### [Task]
Repeat exactly what appears from the opening line of the listing to the line with "material's node tree", inclusive.

==== Listing

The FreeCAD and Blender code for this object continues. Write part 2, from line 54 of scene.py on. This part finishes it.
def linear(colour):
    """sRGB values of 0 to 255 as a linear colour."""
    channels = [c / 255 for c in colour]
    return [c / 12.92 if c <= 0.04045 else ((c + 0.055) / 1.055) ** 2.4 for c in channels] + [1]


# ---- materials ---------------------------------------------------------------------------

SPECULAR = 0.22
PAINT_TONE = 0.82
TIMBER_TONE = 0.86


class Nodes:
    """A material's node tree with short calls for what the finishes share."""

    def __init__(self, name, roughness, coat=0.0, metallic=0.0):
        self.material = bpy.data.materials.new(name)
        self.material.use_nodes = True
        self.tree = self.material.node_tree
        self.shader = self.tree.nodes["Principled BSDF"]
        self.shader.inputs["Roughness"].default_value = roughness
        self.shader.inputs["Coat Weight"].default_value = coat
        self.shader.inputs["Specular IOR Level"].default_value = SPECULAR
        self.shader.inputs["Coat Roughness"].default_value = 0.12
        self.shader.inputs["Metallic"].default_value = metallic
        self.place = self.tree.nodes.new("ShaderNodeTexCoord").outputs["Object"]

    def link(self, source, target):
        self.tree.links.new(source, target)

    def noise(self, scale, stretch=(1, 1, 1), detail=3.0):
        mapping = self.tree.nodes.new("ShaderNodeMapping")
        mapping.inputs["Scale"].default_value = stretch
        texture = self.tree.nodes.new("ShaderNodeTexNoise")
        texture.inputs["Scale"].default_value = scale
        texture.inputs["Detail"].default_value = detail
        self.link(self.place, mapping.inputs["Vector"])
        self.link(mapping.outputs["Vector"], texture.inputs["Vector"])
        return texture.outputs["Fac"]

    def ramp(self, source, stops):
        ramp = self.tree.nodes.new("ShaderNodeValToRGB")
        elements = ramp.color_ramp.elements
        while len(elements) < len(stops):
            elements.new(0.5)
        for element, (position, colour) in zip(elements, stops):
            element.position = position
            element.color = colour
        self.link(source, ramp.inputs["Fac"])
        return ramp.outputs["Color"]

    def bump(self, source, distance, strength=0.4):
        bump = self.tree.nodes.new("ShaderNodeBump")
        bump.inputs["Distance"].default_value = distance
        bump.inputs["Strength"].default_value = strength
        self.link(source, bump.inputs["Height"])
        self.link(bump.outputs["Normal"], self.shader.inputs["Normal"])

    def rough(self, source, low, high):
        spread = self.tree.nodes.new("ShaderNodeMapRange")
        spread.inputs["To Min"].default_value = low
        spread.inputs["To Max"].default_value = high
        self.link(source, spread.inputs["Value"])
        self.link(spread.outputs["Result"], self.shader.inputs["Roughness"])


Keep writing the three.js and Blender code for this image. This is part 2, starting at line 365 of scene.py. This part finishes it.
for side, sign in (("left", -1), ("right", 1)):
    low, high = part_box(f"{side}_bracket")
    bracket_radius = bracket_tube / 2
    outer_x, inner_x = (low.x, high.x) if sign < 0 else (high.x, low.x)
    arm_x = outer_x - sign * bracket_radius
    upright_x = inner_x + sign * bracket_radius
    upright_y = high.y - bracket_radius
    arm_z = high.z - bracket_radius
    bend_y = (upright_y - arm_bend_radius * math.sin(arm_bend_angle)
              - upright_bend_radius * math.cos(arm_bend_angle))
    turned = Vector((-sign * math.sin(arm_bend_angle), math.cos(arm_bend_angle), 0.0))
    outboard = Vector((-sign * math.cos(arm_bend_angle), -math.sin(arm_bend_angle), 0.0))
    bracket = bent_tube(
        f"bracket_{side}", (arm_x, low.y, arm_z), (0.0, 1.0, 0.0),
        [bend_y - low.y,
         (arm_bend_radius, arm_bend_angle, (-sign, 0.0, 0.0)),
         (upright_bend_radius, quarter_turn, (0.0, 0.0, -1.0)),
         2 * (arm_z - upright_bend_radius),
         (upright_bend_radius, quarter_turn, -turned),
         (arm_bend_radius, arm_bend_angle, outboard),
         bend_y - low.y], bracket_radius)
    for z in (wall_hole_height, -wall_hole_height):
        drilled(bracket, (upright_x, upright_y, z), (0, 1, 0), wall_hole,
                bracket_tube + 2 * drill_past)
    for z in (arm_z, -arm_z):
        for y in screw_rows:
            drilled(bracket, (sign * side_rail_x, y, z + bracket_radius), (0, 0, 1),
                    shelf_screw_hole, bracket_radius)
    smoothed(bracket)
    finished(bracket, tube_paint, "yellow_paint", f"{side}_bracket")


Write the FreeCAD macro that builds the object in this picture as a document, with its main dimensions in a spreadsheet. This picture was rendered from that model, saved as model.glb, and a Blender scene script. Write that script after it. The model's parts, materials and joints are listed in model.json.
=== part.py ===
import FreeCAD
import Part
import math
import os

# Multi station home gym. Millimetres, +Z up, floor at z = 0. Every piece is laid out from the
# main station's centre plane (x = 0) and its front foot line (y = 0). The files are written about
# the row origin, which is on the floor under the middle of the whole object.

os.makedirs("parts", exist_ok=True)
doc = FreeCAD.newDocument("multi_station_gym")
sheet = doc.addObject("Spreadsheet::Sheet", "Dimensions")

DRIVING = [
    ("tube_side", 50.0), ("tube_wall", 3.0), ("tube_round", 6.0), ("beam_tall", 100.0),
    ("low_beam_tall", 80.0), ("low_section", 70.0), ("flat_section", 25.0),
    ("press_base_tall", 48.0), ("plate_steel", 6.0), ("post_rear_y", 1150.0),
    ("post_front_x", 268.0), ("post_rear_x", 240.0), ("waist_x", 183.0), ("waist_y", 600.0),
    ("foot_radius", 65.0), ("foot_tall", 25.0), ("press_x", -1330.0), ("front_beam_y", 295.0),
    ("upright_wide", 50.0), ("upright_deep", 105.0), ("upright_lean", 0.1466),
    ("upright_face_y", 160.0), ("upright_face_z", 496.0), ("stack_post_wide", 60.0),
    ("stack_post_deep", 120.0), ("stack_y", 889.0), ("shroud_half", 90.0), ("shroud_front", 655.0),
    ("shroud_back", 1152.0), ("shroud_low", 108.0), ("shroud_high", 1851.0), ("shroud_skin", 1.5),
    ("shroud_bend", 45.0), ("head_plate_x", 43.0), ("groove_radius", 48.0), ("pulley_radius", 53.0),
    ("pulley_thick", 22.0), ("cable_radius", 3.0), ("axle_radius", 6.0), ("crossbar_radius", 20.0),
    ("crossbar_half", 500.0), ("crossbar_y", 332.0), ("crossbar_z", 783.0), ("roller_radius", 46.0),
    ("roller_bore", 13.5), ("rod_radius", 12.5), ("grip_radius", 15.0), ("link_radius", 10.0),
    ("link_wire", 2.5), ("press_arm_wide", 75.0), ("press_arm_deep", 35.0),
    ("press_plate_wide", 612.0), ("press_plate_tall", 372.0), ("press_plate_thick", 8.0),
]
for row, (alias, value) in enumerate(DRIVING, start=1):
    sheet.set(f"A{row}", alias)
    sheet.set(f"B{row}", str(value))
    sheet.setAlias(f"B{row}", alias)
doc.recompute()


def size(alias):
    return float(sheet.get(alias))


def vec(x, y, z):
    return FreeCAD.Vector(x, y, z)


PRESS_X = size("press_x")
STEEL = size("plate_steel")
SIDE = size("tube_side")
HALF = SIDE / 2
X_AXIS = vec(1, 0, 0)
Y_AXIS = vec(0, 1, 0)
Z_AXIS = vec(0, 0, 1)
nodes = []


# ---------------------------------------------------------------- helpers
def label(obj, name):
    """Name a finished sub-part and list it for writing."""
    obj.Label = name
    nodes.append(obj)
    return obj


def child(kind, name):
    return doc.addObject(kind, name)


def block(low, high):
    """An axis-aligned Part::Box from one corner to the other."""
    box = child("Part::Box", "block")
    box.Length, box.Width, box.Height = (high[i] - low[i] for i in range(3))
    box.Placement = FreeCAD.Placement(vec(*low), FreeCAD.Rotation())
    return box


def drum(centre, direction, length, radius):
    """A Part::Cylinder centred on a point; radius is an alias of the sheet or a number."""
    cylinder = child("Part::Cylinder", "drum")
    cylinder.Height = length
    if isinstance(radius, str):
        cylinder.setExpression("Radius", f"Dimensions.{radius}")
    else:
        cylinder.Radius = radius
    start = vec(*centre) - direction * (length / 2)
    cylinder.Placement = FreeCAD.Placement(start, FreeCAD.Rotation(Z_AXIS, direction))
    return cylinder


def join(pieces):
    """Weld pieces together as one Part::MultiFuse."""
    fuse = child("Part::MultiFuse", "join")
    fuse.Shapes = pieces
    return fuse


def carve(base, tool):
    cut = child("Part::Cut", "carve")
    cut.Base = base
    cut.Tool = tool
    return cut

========

### [Exercise response]
The FreeCAD and Blender code for this object continues. Write part 2, from line 54 of scene.py on. This part finishes it.
def linear(colour):
    """sRGB values of 0 to 255 as a linear colour."""
    channels = [c / 255 for c in colour]
    return [c / 12.92 if c <= 0.04045 else ((c + 0.055) / 1.055) ** 2.4 for c in channels] + [1]


# ---- materials ---------------------------------------------------------------------------

SPECULAR = 0.22
PAINT_TONE = 0.82
TIMBER_TONE = 0.86


class Nodes:
    """A material's node tree with short calls for what the finishes share."""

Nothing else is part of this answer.